Depuis une loi de 1989, pour une assurance auto ou habitation par exemple, l’assuré n’est tenu de répondre qu’aux questions précises posées par l’assureur dans le questionnaire de souscription. En assurance fluviale (comme en maritime), la règle est différente et plus exigeante : il appartient à celui qui demande l’assurance de déclarer spontanément toutes les circonstances qu’il connaît et qui sont de nature à permettre à l’assureur d’apprécier correctement les risques qu’il prend en charge. Vous devez donc être proactif et ne pas omettre d’informations importantes, même si l’assureur ne vous pose pas directement la question.

De même, en cours de contrat, si des circonstances nouvelles apparaissent qui aggravent le risque (par exemple, un changement important dans l’utilisation du bateau, une modification technique majeure), vous devez en principe les déclarer à l’assureur. Là encore, l’appréciation de ce qui constitue une aggravation à déclarer repose sur vous.

Les conséquences d’une fausse déclaration intentionnelle ou d’une omission volontaire sont sévères : l’article L. 172-2 du Code des assurances prévoit la nullité du contrat. Même en l’absence d’intention de tromper, si l’omission ou l’inexactitude a modifié l’opinion que l’assureur se faisait du risque, l’indemnité pourra être réduite proportionnellement.

Une jurisprudence récente (Cour d’appel de Bordeaux, 8 mars 2017) illustre bien l’importance de cette obligation : l’omission par l’assurée de déclarer qu’elle finançait son bateau (son outil de travail) par un prêt important garanti par une hypothèque, alors qu’elle créait son activité, a été jugée comme un élément de nature à modifier l’appréciation du risque par l’assureur, justifiant l’annulation du contrat d’assurance. L’assureur estimait que cette situation financière précaire pouvait influer sur l’entretien du bateau et donc sur le risque de sinistre.

Payer la prime : des délais stricts

L’obligation de payer la prime convenue est la contrepartie naturelle de la garantie offerte par l’assureur. En cas de non-paiement à l’échéance, les règles en assurance fluviale sont, là aussi, plus strictes que le régime général.

L’article L. 113-3 du Code des assurances, qui s’applique aux assurances terrestres, accorde à l’assuré un délai de grâce de 10 jours après l’échéance avant que l’assureur ne puisse envoyer une mise en demeure. Après cette mise en demeure, la garantie n’est suspendue qu’après un délai de 30 jours, et la résiliation ne peut intervenir que 10 jours plus tard.

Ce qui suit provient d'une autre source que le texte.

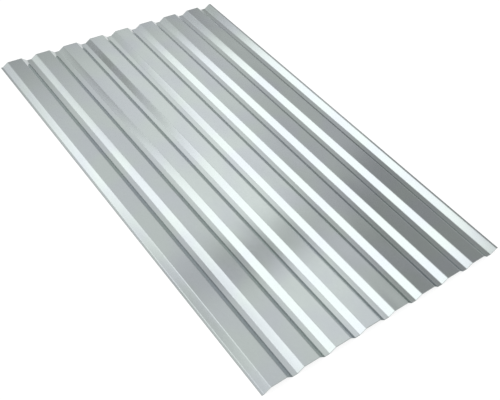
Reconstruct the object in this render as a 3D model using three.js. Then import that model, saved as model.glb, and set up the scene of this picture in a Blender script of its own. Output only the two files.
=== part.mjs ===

Rien de tout cela en assurance fluviale et lacustre ! Le document source indique que les polices prévoient généralement qu’en cas de défaut de paiement, l’assureur peut envoyer une mise en demeure, et la suspension de la garantie ou même la résiliation du contrat peut intervenir seulement huit jours après l’envoi de cette lettre. Ce délai est porté à vingt jours pour les assurés qui naviguent et vivent habituellement à bord de leur bateau, mais cela reste beaucoup plus court que le régime général. Il est donc essentiel d’être très vigilant sur le paiement ponctuel de ses primes.

Prévenir les sinistres : l’obligation de diligence

L’assurance n’est pas un blanc-seing pour la négligence. L’assuré a le devoir d’agir raisonnablement pour éviter que les sinistres ne surviennent. Les polices fluviales le formulent souvent en indiquant que l’assuré « doit apporter les soins raisonnables à tout ce qui est relatif au bateau » ou « aux marchandises assurées ».

Il s’agit d’une obligation générale de diligence, qui découle du bon sens et du professionnalisme attendu, notamment d’un transporteur. Cela implique d’entretenir correctement son matériel, de respecter les règles de sécurité de la navigation, de bien arrimer sa cargaison, etc. Dans certaines polices, comme celle couvrant la responsabilité du transporteur, cette obligation peut être précisée : par exemple, l’obligation de placer le bateau en stationnement sous la surveillance d’une personne apte à intervenir rapidement en cas de danger.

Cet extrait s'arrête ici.